La calle que no calle
Esa España cívica, que creíamos muerta, ha despertado y no quiere llorar en casa lo que no quiso defender en la calle
Hace doce años un movimiento de izquierdas, llamado de los indignados, fue el origen de todo lo malo que nos ha pasado hasta ahora: la manipulación de las calles por parte de un grupo de privilegiados profesores de la Complutense, acostumbrados a torcer voluntades universitarias a base de predicar al Ché Guevara y a Fidel Castro, mientras se comían chuletones muy poco proletarios en Ávila. Allí nació Podemos, y de aquellos polvos mendaces los lodos con los que Pedro Sánchez, convertido en el mayor antisistema empotrado en el propio sistema, ha sepultado a la política española.
Ahora, hoy, esa izquierda populista e hipócrita, que vive de nuestros impuestos y pacta con reaccionarios y forajidos de la justicia, ha perdido la calle, ese concepto abstracto que dijo dominar y que glosaron los cantautores del tardofranquismo. Hoy en la calle están, paradójicamente, los que no comulgan con la izquierda vendida por un puñado de votos a los ultras de barretina o chapela, la calle hoy la ocupan los que defienden la vieja democracia liberal que, por primera vez desde hace medio siglo, está en riesgo de desaparecer en nuestro país. Ayer, el clamor en la calle fue la demostración de que la calle no debe callar ni cuando Sánchez sea investido en los próximos días.

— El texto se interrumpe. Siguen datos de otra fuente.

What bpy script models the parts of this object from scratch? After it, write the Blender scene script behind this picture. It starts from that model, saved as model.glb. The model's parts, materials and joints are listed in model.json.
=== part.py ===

Con un maestro como Zapatero, que ya cavó las primeras trincheras, su sucesor va a arrasar con todo. Primero acabará con la independencia judicial, creando comisiones en el Parlamento para escudriñar el trabajo de los señores con toga, colocándolos en la picota para que el populacho los apedree y los socios decidan, desde sus poltronas indepes, cuáles pueden seguir en la carrera porque son lo suficientemente dóciles y cuáles deben ser jubilados para que no molesten a Gonzalo Boye y a Laura Borràs. Entonces, será disuelto el CGPJ y se creará otro comité popular judicial, presidido por Baltasar Garzón, un celebrado consejo elegido íntegramente por la soberanía «popular».
Después, el objetivo serán los empresarios, que serán sometidos a la autoridad de Chiqui Montero, mediante una fiscalidad asfixiante, una regulación venezolana y campañas de descrédito que los convierta en muñecotes contra los que lanzar la ira del pueblo, siempre presta a echar la culpa de sus desgracias a los señores del puro, psicología social que conoce muy bien Moncloa. Seguidamente, les llegará el turno a los medios de comunicación libres, a los locutores que le cuentan a la gente que madruga la dimensión del atropello antidemocrático que están viviendo, a los consejos de administración de los periódicos y radios que no se doblegan ante las amenazas de sufrir sequía de publicidad institucional, a los tertulianos que no reciben porque no quieren los argumentarios de Bolaños.
Cuando jueces, empresarios y periodistas sean doblegados, quedará la oposición –PP, Vox y UPN– a los que se reducirá, desde la trompetería oficial, a fuerzas residuales representantes de la España casposa y ultra, una amenaza para la arcadia feliz de la izquierda felona, esa España a la que los electores no deben votar si no quieren ver a sus mujeres en la cocina y a sus gays en la clandestinidad. Y expulsados del paraíso Felipe González, Alfonso Guerra y los miles de socialistas de buena fe que no se reconocen en un partido que ha traicionado su esencia constitucionalista, quedará el Rey, Felipe VI, el último dique contra el que apuntar, aprovechando que jamás detentará –él no– ningún poder que no le sea otorgado por nuestra Constitución.
Por eso es tan importante lo que ocurrió ayer en las plazas de España y lo que tiene que seguir ocurriendo hasta que alguien en Bruselas, después de leer el editorial de The Times, eche un ojo a esa vieja y venerable nación del sur de Europa cuya libertad está siendo sepultada. Por todo eso, sonaron a gloria las voces de jóvenes y mayores que contaron al mundo la preocupación que sienten por su país y que lo gritaron porque no le deben a los favores del poder lo que tienen en la nevera. Esa España cívica, que creíamos muerta, ha despertado y no quiere llorar en casa lo que no quiso defender en la calle.